Mit der Reichenau koexistierte damals noch die berüchtigte und mit zahlreichen Beiträgen bereits vielfach besungene Bocksiedlung. Sie stellt wohl einen maßgeblichen Faktor in der Entstehung des Rufes der Reichenau dar. Ihre letzten Hütten wurden am Anfang der 70er Jahre endgültig abgerissen und ihre Fläche sowie ihre Bewohner von der neuen Reichenau „absorbiert“.

Blick auf die Baustelle der Pauluskirche.

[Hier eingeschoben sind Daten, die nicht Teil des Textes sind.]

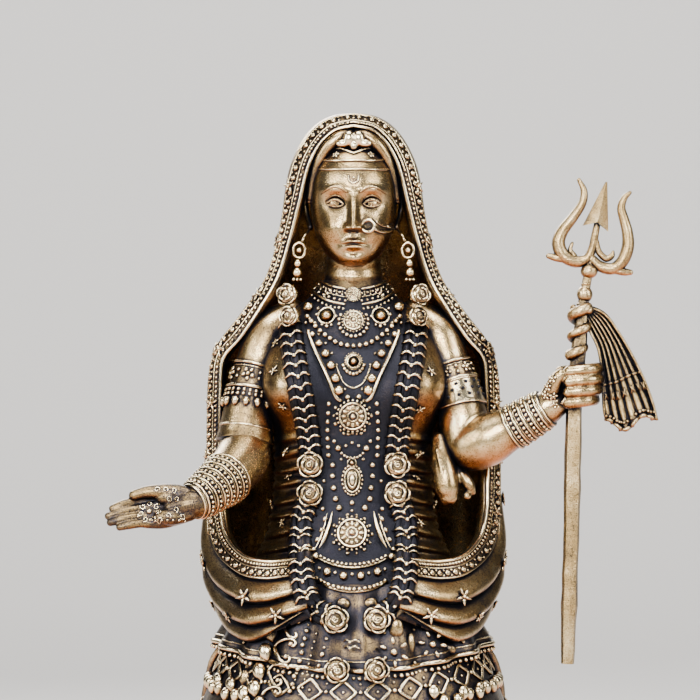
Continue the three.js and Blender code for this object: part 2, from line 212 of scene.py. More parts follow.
def finish_piece(name, bm, material, node="goddess_figure", flat=False):
    """Turns a bmesh in millimetres into a piece of the casting that stands for a CAD node."""
    bmesh.ops.scale(bm, vec=(MM, MM, MM), verts=bm.verts)
    mesh = bpy.data.meshes.new(name)
    bm.to_mesh(mesh)
    bm.free()
    for face in mesh.polygons:
        face.use_smooth = not flat
    piece = bpy.data.objects.new(name, mesh)
    mesh.materials.append(material)
    bpy.context.scene.collection.objects.link(piece)
    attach(piece, "root")
    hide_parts(node)
    return piece


def draped_grid(bm, across, up, place, weld=0.002):
    """A grid of quads with each corner moved to place(share across, share up)."""
    made = bmesh.ops.create_grid(bm, x_segments=across, y_segments=up, size=0.5)["verts"]
    for corner in made:
        corner.co = place(corner.co.x + 0.5, corner.co.y + 0.5)
    bmesh.ops.remove_doubles(bm, verts=made, dist=weld)


BASE_RADIUS = 25.0
BASE_HEIGHT = 4.6
BASE_DEPTH_RATIO = 0.9
skin_brass = cast_brass("rubbed_skin_brass", rub=0.62, grain=0.8, shine=0.21)
cloth_brass = cast_brass("rubbed_cloth_brass", rub=0.58, grain=1.0, shine=0.24)
ground_brass = cast_brass("blackened_ground_brass", rub=0.2, grain=1.5, shine=0.3)
relief_brass = cast_brass("bright_relief_brass", rub=0.8, grain=0.5, shine=0.2, gold="#e0d0a8")
worn_brass = cast_brass("half_worn_brass", rub=0.42, grain=1.0, shine=0.26)

base_profile = [(0, 0), (24.2, 0), (24.8, 0.25), (25.0, 0.8), (25.0, 2.7), (24.75, 3.2), (24.2, 3.5),
                (23.9, 3.8), (23.7, 4.35), (23.3, 4.6), (12, 4.6), (0, 4.6)]
base = bmesh.new()
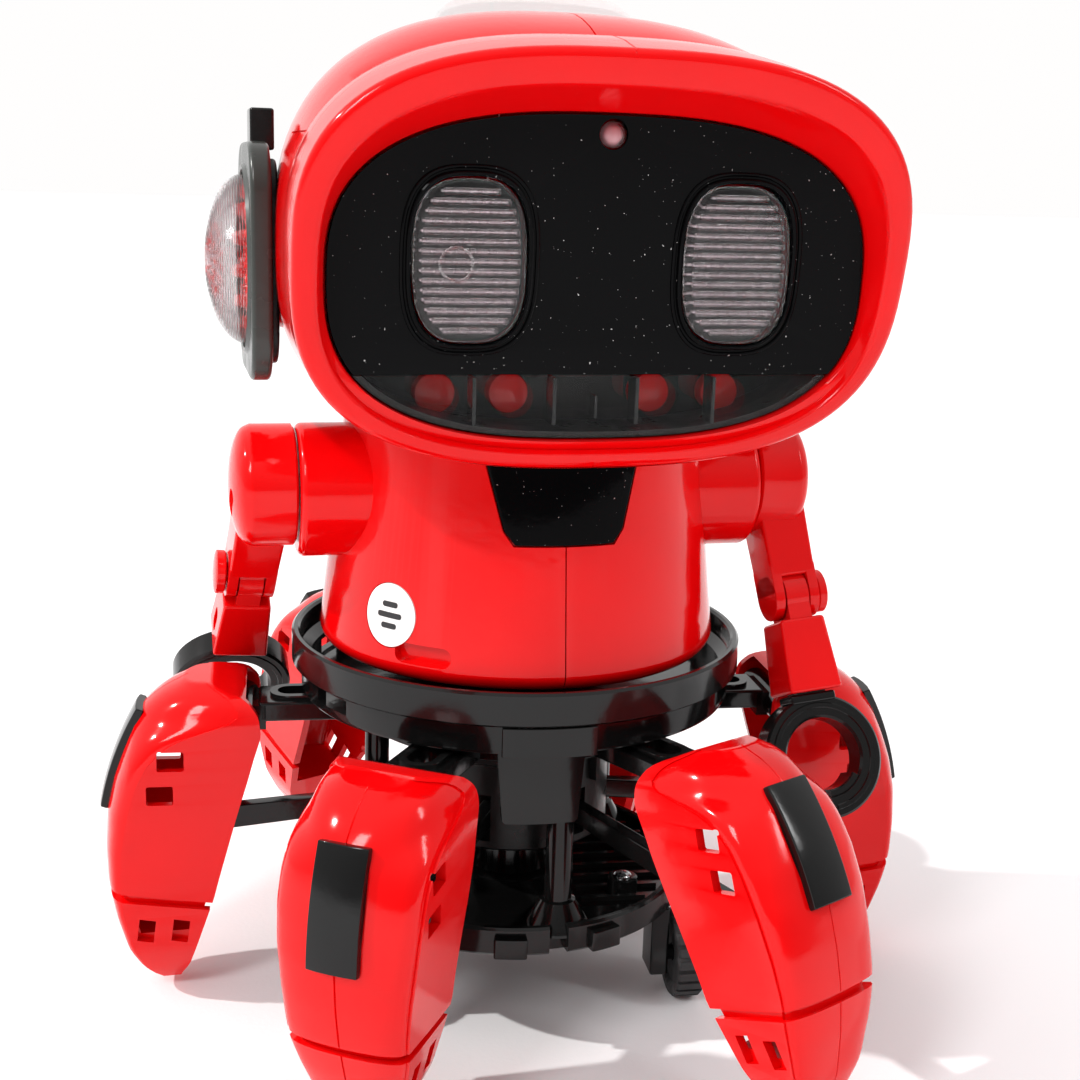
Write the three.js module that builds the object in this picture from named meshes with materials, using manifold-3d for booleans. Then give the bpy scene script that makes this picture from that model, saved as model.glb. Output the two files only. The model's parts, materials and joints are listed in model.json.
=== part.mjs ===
// A six-legged toy robot: hooded head, conical torso with two swinging arms, and a wheeled base
// whose oval cam pushes six claw-shaped legs. Millimetres, +Z up, the face looks towards -Y.
import * as THREE from 'three';
import { mergeVertices } from 'three/addons/utils/BufferGeometryUtils.js';
import Module from 'manifold-3d';

const wasm = await Module();
wasm.setup();

// ---------------------------------------------------------------- driving dimensions
const GAP = 0.3;                    // clearance between pieces that touch
const DEG = Math.PI / 180;
const FINE = 20;                    // facets of a large round
const MEDIUM = 12;                  // facets of a middling round
const SMALL = 8;                    // facets of a small round

const HOOD = { y: -64, z: 159.5, halfWidth: 53.4, halfHeight: 35.6, lean: 0.22, backY: -50, power: 2.7 };
const FACE = { y: -58.3, z: 157.2, halfWidth: 46.2, halfHeight: 27.4, lean: 0.08, splitZ: 141.2 };
const SHELL = { z: 160, halfWidth: 53.4, up: 44, down: 36.5, rearY: 44, wall: 2.2, power: 2.65 };
const EYE = { x: 23.5, z: 160.2, halfWidth: 9.6, halfHeight: 13.5, rim: 1.9, power: 2.9 };
const LAMP = { z: 181.4, radius: 2.2 };
const MOUTH = { z: 136.2, holeR: 3.6, holes: [-26.7, -13.3, 13.3, 26.7] };
const EAR = { y: -14, z: 157.5, halfDepth: 18.5, halfHeight: 21.5, outerX: 57.6, thickness: 3.8, lensR: 16.2 };
const DOME = { y: -2, z: 202.6, radius: 20, height: 7.6 };
const TORSO = { bottomZ: 78, bottomR: 42, topZ: 119.5, topR: 37.6, crownZ: 129, wall: 2.2, collarR: 13.5, collarZ: 111.4 };
const BOWL = { rimZ: 80, rimR: 48, stepZ: 73.2, stepR: 46, floorZ: 66.8, wall: 1.8 };
const BASE_YAW = -4.5;              // degrees: the base sits a little turned under the torso
const FRAME = { topZ: 65.2, bottomZ: 61, hubR: 34, armWidth: 12 };
const PLATE = { topZ: 27, bottomZ: 21, radius: 38 };
const WHEEL = { radius: 9.5, width: 6, x: 36, y: -18, pin: 1.6 };
const TREADS = 10;
const CASTER = { y: 26, radius: 7.5, width: 5, trail: 4, pin: 1.3, stem: 2.2 };
const CELL = { radius: 7.1, length: 49.5 };

const HINGE = { r: 58, z: 62 };     // leg hinge: distance from the robot's axis, and height
const ROD = { r: 65, z: 38, slope: 5 * DEG, inner: 48 };
// azimuth is measured from the front, swing is the outward lean at rest, both in degrees
const LEGS = [
  { name: 'front_left', azimuth: -30, swing: -10.5 },
  { name: 'front_right', azimuth: 30, swing: 11.8 },
  { name: 'side_left', azimuth: -90, swing: -2.4 },
  { name: 'side_right', azimuth: 90, swing: -2.4 },
  { name: 'rear_left', azimuth: -150, swing: 11.8 },
  { name: 'rear_right', azimuth: 150, swing: -10.5 },
];
const SHOULDER = { y: -5, z: 112.5, drumR: 12.3, innerX: 48, outerX: 57 };
const ARM = { elbow: 27, hand: 62, splay: 5.4 * DEG };
// lean is the forward lean of the hanging arm at rest, in degrees
const ARMS = [
  { name: 'left', side: -1, lean: -34 },
  { name: 'right', side: 1, lean: 24 },
];

// ---------------------------------------------------------------- materials
const plastic = (color, roughness) => new THREE.MeshStandardMaterial({ color, roughness, metalness: 0 });
const RED = plastic(0xe0060a, 0.16);
const BLACK = plastic(0x0b0b0c, 0.22);
const GREY = plastic(0x3c403d, 0.35);
const CLEAR = plastic(0xe9dfe0, 0.08);
const WHITE = plastic(0xf4f2ee, 0.5);
const RUBBER = plastic(0x151515, 0.8);
const STEEL = new THREE.MeshStandardMaterial({ color: 0xb9bcc0, roughness: 0.3, metalness: 1 });

// ---------------------------------------------------------------- solids
/** A closed geometry as a solid that can be joined and cut. */
function solid(geometry) {
  const bare = geometry.clone();
  bare.deleteAttribute('normal');
  bare.deleteAttribute('uv');
  const welded = mergeVertices(bare, 1e-4);
  const index = [...welded.index.array];
  const faces = [];
  for (let i = 0; i < index.length; i += 3) {
    const [a, b, c] = index.slice(i, i + 3);
    if (a !== b && b !== c && c !== a) faces.push(a, b, c);
  }
  return new wasm.Manifold(new wasm.Mesh({
    numProp: 3,
    vertProperties: new Float32Array(welded.attributes.position.array),
    triVerts: new Uint32Array(faces),
  }));
}

/** A named mesh of one solid. */
function part(name, body, material) {
  const mesh = body.getMesh();
  const geometry = new THREE.BufferGeometry();
  geometry.setAttribute('position', new THREE.Float32BufferAttribute(mesh.vertProperties, 3));
  geometry.setIndex([...mesh.triVerts]);
  geometry.computeVertexNormals();
  const result = new THREE.Mesh(geometry, material);
  result.name = name;
  return result;
}

const joined = (...bodies) => bodies.reduce((a, b) => a.add(b));
const cut = (body, ...tools) => tools.reduce((a, b) => a.subtract(b), body);
const moved = (body, matrix) => body.transform(matrix.elements);
const box = (x0, x1, y0, y1, z0, z1) =>
  solid(new THREE.BoxGeometry(x1 - x0, y1 - y0, z1 - z0).translate((x0 + x1) / 2, (y0 + y1) / 2, (z0 + z1) / 2));

/** A round bar from one end to the other; the second radius makes it a cone. */
function bar(from, to, radius, endRadius = radius, sides = MEDIUM) {
  const a = new THREE.Vector3(...from);
  const b = new THREE.Vector3(...to);
  const along = b.clone().sub(a);
  const geometry = new THREE.CylinderGeometry(endRadius, radius, along.length(), sides);
  const turn = new THREE.Quaternion().setFromUnitVectors(new THREE.Vector3(0, 1, 0), along.clone().normalize());
  geometry.applyQuaternion(turn).translate(...a.add(b).multiplyScalar(0.5).toArray());
  return solid(geometry);
}

/** A body of revolution about +Z from [radius, height] points. */
function turned(profile, segments = FINE) {
  const points = profile.map(([r, z]) => new THREE.Vector2(r, z));
  return solid(new THREE.LatheGeometry(points, segments).rotateX(Math.PI / 2));
}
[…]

Der Fotograf befindet sich dabei zwischen Klappholz- und Wörndlestrasse. (Stadtarchiv Innsbruck, KRNE- 8498)

Doch was geschah, dass aus diesem neuen Stadtteil, dieser Hoffnung der modernen und nachhaltigen Wohnraumschaffung, ein so verrufener Ort wurde?

Verfasser: Julian Rakob

Titelbild: Stadtarchiv Innsbruck, Ph-4183

Dieser Beitrag hat einen Kommentar
  1. Die Frage, die der Autor des Beitrags aufwirft, muss zum Teil wohl psychologisch beantwortet werden: nur allzu gerne erheben sich Menschen über andere und blicken auf diese herab. Die „Alt-Eingesessenen“ hatten wohl Ängste und Unsicherheiten bezüglich der „Neu-Zugezogenen“ der Nachkriegszeit und der rasanten Veränderung des Stadtbilds dieser Zeit. Abwertung und Überlegenheitsgefühle sind dann die Mechanismen, mit denen psychologisch auf diese Unsicherheit reagiert wird. In vielen Städten gibt es Viertel, die diese „Sündenbock“-Rolle zugeschrieben bekommen. Wie gut, wenn das Stadtarchiv auch dazu beiträgt, solche Vorurteile aufzubrechen.